Pernyataan Anda seolah ingin menutup kebobrokan pelayanan kesehatan selama Riau ditetapkan tanggap darurat bencana. Tapi mengapa harus mengeluarkan pernyataan yang menyakiti hati rakyat Bu?
Bu Menteri, jelaskan kepada kami, saat rakyat ingin berobat karena asap, mengapa tenda-tenda penanganan darurat bencana, ada di lapangan terbuka. Hellloooooo Bu Menteri, kita sedang menghadapi asap, bukan gempa. Asap masuk ke tenda-tenda. Gak layak Bu. Gak layak!

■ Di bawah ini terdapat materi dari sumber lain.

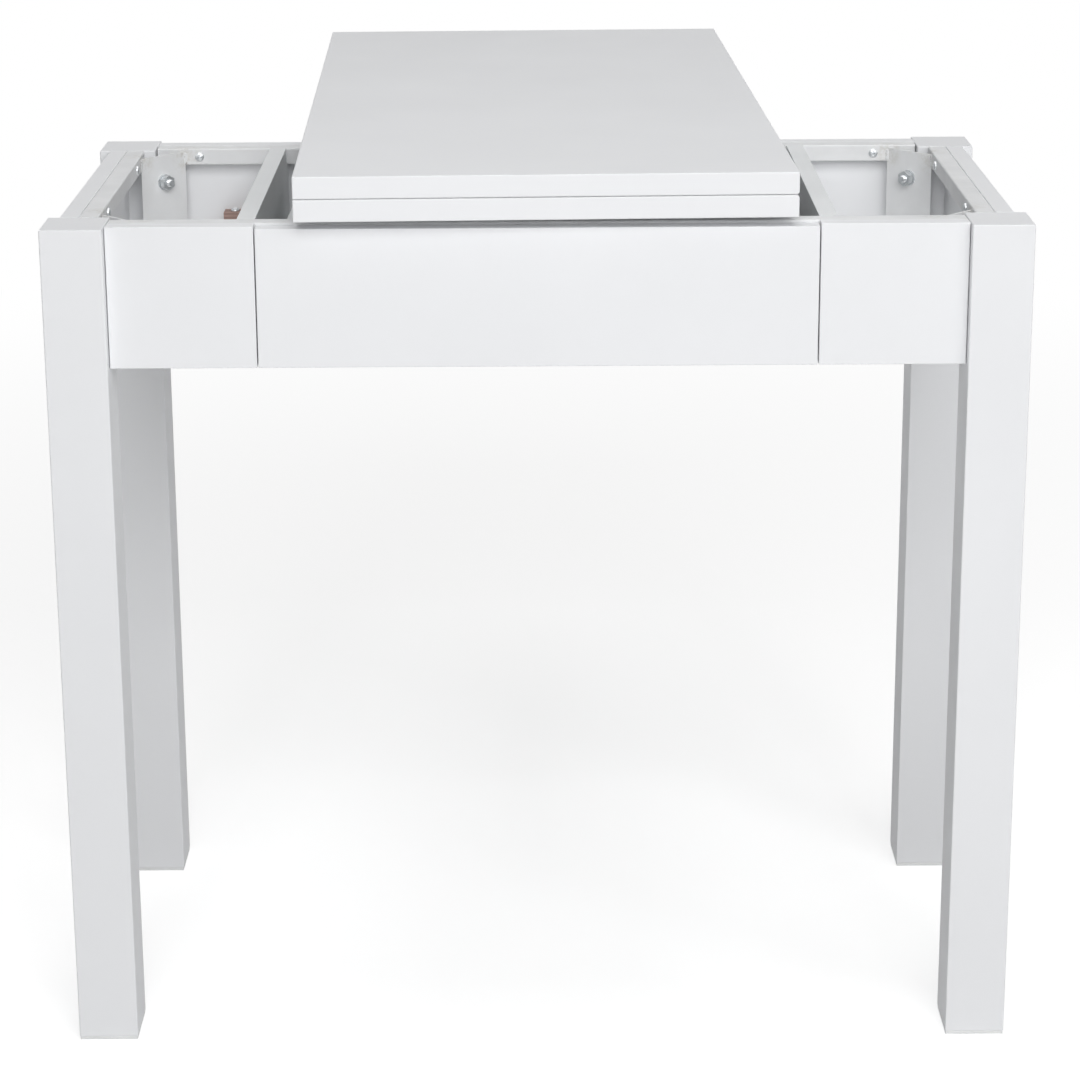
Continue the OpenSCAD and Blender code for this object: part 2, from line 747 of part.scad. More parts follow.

Jelaskan pada kami, bagaimana bisa obat kadaluarsa diberikan kepada korban asap? Mengapa untuk rawat inap pasien terdampak asap, masih dipungut bayaran? Mengapa tidak ada woro-woro tentang bahayanya partikel asap, sehingga anak-anak yang tidak sekolah, justru berkeliaran di jalan-jalan. Mereka sedang mengantar nyawa.
Bu Menkes, Anda itu seorang Menteri Kesehatan. Pernahkah anda mengunjungi korban-korban di lokasi bencana asap?? Ini sudah lebih dua bulan anak-anak kami tidak sekolah. Puskesmas kami diserbu pasien. Bayi-bayi, anak-anak, orang tua lanjut usia dan kami semua yang ada di Riau, harus hidup dalam udara berkualitas berbahaya. Tidak adakah terketuk pintu hatimu, untuk mengunjungi kami di sini?
Ayolah Bu, datanglah ke Riau. Kalau Ibu tak ada uang, biarlah saya bayarkan. Saya yakin Bu, banyak sekali rakyat Riau bersedia membayarkan tiket Ibu. Tapi tolong, nanti jangan tinggal di hotel ya Bu. Mari coba sesekali hirup asap bersama kami di sini dan silahkan pakai masker kuemu yang warna hijau itu. Rasakan rasanya!
Bu Menkes, masyarakat di luar sana, pasti akan mengatakan kami lebay menghadapi bencana ini. Bayangkan saja, saat kami teriak-teriak meminta masker standart bencana dan mengabarkan bagaimana sakitnya menghirup partikel asap ini berhari-hari, Anda yang seorang Menteri Kesehatan dengan entengnya berkata ”Asap belum berbahaya dan maskernya cukup biasa saja, toh ini belum bencana luar biasa,”.
Bacotmu BUuuuuu oh Buuuuuuu….Saya tak habis pikir, bagaimana bisa bacot seorang menteri kesehatan sekeji itu ?!?!?
Semoga Allah Swt selalu memberimu sehat Bu Menteri.
Salam
Afni Zulkifli, Ibu dari seorang Putri berusia 3,5 tahun.